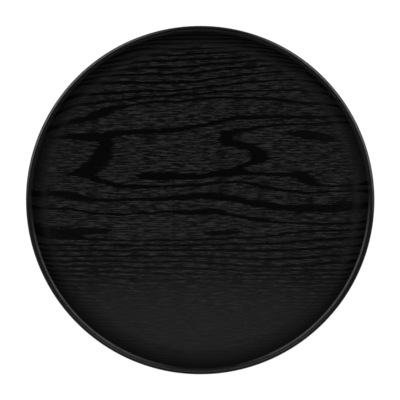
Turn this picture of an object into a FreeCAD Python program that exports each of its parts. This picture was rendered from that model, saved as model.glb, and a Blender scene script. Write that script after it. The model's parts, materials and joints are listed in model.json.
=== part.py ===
import FreeCAD, Part
import math
import os

# A round serving tray, press-moulded from seven wood veneers that are glued face to face, each
# with its grain across its neighbour's. The flat blank is pressed into a shallow dish with a
# cove and a steep wall. Its edge is then trimmed level, and both corners of the rim are rounded.
#
# Frame: millimetres, +Z up, origin at the centre of the flat underside, and +X along the grain of
# the face veneer. The tray is a body of revolution about Z.

# Driving dimensions
tray_diameter = 360.0  # across the widest point of the rim
tray_height = 22.0  # from the underside to the level top of the rim
wall_angle = 72.0  # degrees, between the wall and the floor
cove_radius = 19.0  # inside, where the serving floor turns up into the wall
shoulder_radius = 2.5  # outer corner of the rim
lip_radius = 1.8  # inner corner of the rim
skin_thickness = 0.6  # sliced face and back veneers
core_thickness = 0.9  # rotary-cut core veneers
glue_line_overrun = 3.0  # how far the cutting curves run past the section

# The plies from the underside up, each with its thickness. The grain turns a quarter at each ply:
# the back and face veneers and the long plies run along X, the crossbands run along Y.
plies = [
    ("back_veneer", skin_thickness),
    ("lower_crossband", core_thickness),
    ("lower_long_ply", core_thickness),
    ("centre_crossband", core_thickness),
    ("upper_long_ply", core_thickness),
    ("upper_crossband", core_thickness),
    ("face_veneer", skin_thickness),
]

# Sizes that follow
laminate_thickness = sum(thickness for name, thickness in plies)
underside_cove_radius = cove_radius + laminate_thickness
slope = math.radians(wall_angle)
up_the_wall = FreeCAD.Vector(math.cos(slope), 0, math.sin(slope))
out_of_the_wall = FreeCAD.Vector(math.sin(slope), 0, -math.cos(slope))
straight_up = FreeCAD.Vector(0, 0, 1)


def point(radius, height):
    """A point of the tray's section, which lies in the XZ plane."""
    return FreeCAD.Vector(radius, 0, height)


def centre_off_wall(height, distance):
    """The point at a height whose distance along the wall's outward normal is the one given."""
    radius = (distance + height * math.cos(slope)) / math.sin(slope)
    return point(radius, height)


def arc(centre, radius, start, end):
    """The shorter arc round a centre, between two unit directions."""
    middle = (start + end).normalize()
    return Part.Arc(centre + start * radius, centre + middle * radius, centre + end * radius).toShape()


def line(start, end):
    return Part.LineSegment(start, end).toShape()


# The shoulder's arc touches the tray's full radius and the level top. The wall's outer face is
# tangent to it, and the cove's centre is placed so that the wall is tangent to the cove as well.
shoulder_centre = point(tray_diameter / 2 - shoulder_radius, tray_height - shoulder_radius)
outer_wall_distance = shoulder_centre.dot(out_of_the_wall) + shoulder_radius
inner_wall_distance = outer_wall_distance - laminate_thickness
cove_centre = centre_off_wall(underside_cove_radius, outer_wall_distance - underside_cove_radius)
lip_centre = centre_off_wall(tray_height - lip_radius, inner_wall_distance + lip_radius)
floor_radius = cove_centre.x


def trimmed_section():
    """Half of the tray's section: the whole laminate, with its rim trimmed and rounded."""
    straight_down = straight_up * -1
    into_the_wall = out_of_the_wall * -1
    outline = [
        line(point(0, 0), point(floor_radius, 0)),
        arc(cove_centre, underside_cove_radius, straight_down, out_of_the_wall),
        line(
            cove_centre + out_of_the_wall * underside_cove_radius,
            shoulder_centre + out_of_the_wall * shoulder_radius,
        ),
        arc(shoulder_centre, shoulder_radius, out_of_the_wall, straight_up),
        line(shoulder_centre + straight_up * shoulder_radius, lip_centre + straight_up * lip_radius),
        arc(lip_centre, lip_radius, straight_up, into_the_wall),
        line(lip_centre + into_the_wall * lip_radius, cove_centre + out_of_the_wall * cove_radius),
        arc(cove_centre, cove_radius, out_of_the_wall, straight_down),
        line(point(floor_radius, laminate_thickness), point(0, laminate_thickness)),
        line(point(0, laminate_thickness), point(0, 0)),
    ]
    return Part.Face(Part.Wire(outline))


def glue_line(depth):
    """The joint between two plies, as a curve at a constant depth above the underside."""
    radius = underside_cove_radius - depth
    foot_of_wall = cove_centre + out_of_the_wall * radius
    wall_length = (tray_height - foot_of_wall.z) / math.sin(slope) + glue_line_overrun
    return Part.Wire(
        [
            line(point(-glue_line_overrun, depth), point(floor_radius, depth)),
            arc(cove_centre, radius, straight_up * -1, out_of_the_wall),
            line(foot_of_wall, foot_of_wall + up_the_wall * wall_length),
        ]
    )


def ply_sections():
    """The section sliced along its glue lines, from the underside up."""
    depths = []
    depth = 0.0
    for name, thickness in plies[:-1]:
        depth += thickness
        depths.append(depth)
    sliced, history = trimmed_section().generalFuse([glue_line(depth) for depth in depths])
    return sorted(sliced.Faces, key=lambda face: face.BoundBox.ZMin)


def turned(section):
    """The solid that a section sweeps in a full turn about the tray's axis."""
    return section.revolve(point(0, 0), straight_up, 360)


def main():
    os.makedirs("parts", exist_ok=True)
    sections = ply_sections()
    assert len(sections) == len(plies), "the section fell into the wrong number of plies"
    for (name, thickness), section in zip(plies, sections):
        ply = turned(section)
        assert ply.isValid() and len(ply.Solids) == 1, f"{name} is not one valid solid"
        ply.exportStep(f"parts/{name}.step")
        print(f"{name}: {thickness} mm thick, {ply.Volume / 1000:.2f} cm3")
    print(f"laminate {laminate_thickness:.2f} mm thick, flat floor to radius {floor_radius:.2f} mm")
    print(f"inner corner of the rim at radius {(lip_centre - out_of_the_wall * lip_radius).x:.2f} mm")


main()
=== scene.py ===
import json
import math

import bmesh
import bpy
import numpy as np
from mathutils import Matrix, Vector


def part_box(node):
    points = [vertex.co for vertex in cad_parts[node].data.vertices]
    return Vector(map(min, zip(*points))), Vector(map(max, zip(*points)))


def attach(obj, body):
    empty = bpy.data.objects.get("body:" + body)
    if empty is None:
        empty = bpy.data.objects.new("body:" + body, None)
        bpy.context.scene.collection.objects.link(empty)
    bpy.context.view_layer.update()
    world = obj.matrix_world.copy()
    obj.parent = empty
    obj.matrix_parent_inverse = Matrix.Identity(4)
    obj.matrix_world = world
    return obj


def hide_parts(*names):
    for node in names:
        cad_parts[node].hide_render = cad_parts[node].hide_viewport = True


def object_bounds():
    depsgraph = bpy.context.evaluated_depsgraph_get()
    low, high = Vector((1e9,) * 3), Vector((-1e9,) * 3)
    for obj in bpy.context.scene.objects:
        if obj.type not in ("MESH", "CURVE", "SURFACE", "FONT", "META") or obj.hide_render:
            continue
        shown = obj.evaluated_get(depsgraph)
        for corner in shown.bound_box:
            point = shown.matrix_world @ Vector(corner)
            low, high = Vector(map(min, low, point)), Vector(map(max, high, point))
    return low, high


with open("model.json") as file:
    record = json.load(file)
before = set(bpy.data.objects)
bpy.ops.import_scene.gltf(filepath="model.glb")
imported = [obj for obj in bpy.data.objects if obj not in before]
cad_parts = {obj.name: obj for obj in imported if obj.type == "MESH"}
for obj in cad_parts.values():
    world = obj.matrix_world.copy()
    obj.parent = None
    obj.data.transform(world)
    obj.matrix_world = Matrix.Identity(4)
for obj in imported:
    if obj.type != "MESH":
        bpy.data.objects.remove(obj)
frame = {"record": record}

cad_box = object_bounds()


# Back veneer: the ply that lies against the mould. It is sliced ash, straight in the grain, and is
# the underside, the outside of the wall and the outermost ring of the rim. Like every ply it is
# pressed between its neighbours into a shallow dish, then trimmed level and rounded with them.

tray_radius = cad_box[1].x
tray_height = cad_box[1].z
mounts = {mount["name"]: mount for mount in frame["record"]["mounts"]}
laminate = mounts["serving_floor"]["pos_m"][2]
slope = math.radians(72)
cove_radius = 0.019
shoulder_radius = 0.0025
lip_radius = 0.0018
sector_steps = 30
sector_doublings = 4
cove_steps = 16
shoulder_steps = 20
lip_steps = 12
sharp_corner = math.radians(40)
merge_distance = 1e-6
rounding = 1e-9

out_of_the_wall = Vector((math.sin(slope), 0, -math.cos(slope)))


def centre_off_wall(height, distance):
    """The point at a height that lies this far along the wall's outward normal."""
    return Vector(((distance + height * math.cos(slope)) / math.sin(slope), 0, height))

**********

• EXERCISE DETAILS:
Provide an exact reproduction of only those lines that start at the line containing "return section.revolve(point(0, 0), straight_up, 360)" and end at the line containing "if obj.type not", inclusive.

• EXERCISE RESULT:
    return section.revolve(point(0, 0), straight_up, 360)


def main():
    os.makedirs("parts", exist_ok=True)
    sections = ply_sections()
    assert len(sections) == len(plies), "the section fell into the wrong number of plies"
    for (name, thickness), section in zip(plies, sections):
        ply = turned(section)
        assert ply.isValid() and len(ply.Solids) == 1, f"{name} is not one valid solid"
        ply.exportStep(f"parts/{name}.step")
        print(f"{name}: {thickness} mm thick, {ply.Volume / 1000:.2f} cm3")
    print(f"laminate {laminate_thickness:.2f} mm thick, flat floor to radius {floor_radius:.2f} mm")
    print(f"inner corner of the rim at radius {(lip_centre - out_of_the_wall * lip_radius).x:.2f} mm")


main()
=== scene.py ===
import json
import math

import bmesh
import bpy
import numpy as np
from mathutils import Matrix, Vector


def part_box(node):
    points = [vertex.co for vertex in cad_parts[node].data.vertices]
    return Vector(map(min, zip(*points))), Vector(map(max, zip(*points)))


def attach(obj, body):
    empty = bpy.data.objects.get("body:" + body)
    if empty is None:
        empty = bpy.data.objects.new("body:" + body, None)
        bpy.context.scene.collection.objects.link(empty)
    bpy.context.view_layer.update()
    world = obj.matrix_world.copy()
    obj.parent = empty
    obj.matrix_parent_inverse = Matrix.Identity(4)
    obj.matrix_world = world
    return obj


def hide_parts(*names):
    for node in names:
        cad_parts[node].hide_render = cad_parts[node].hide_viewport = True


def object_bounds():
    depsgraph = bpy.context.evaluated_depsgraph_get()
    low, high = Vector((1e9,) * 3), Vector((-1e9,) * 3)
    for obj in bpy.context.scene.objects:
        if obj.type not in ("MESH", "CURVE", "SURFACE", "FONT", "META") or obj.hide_render:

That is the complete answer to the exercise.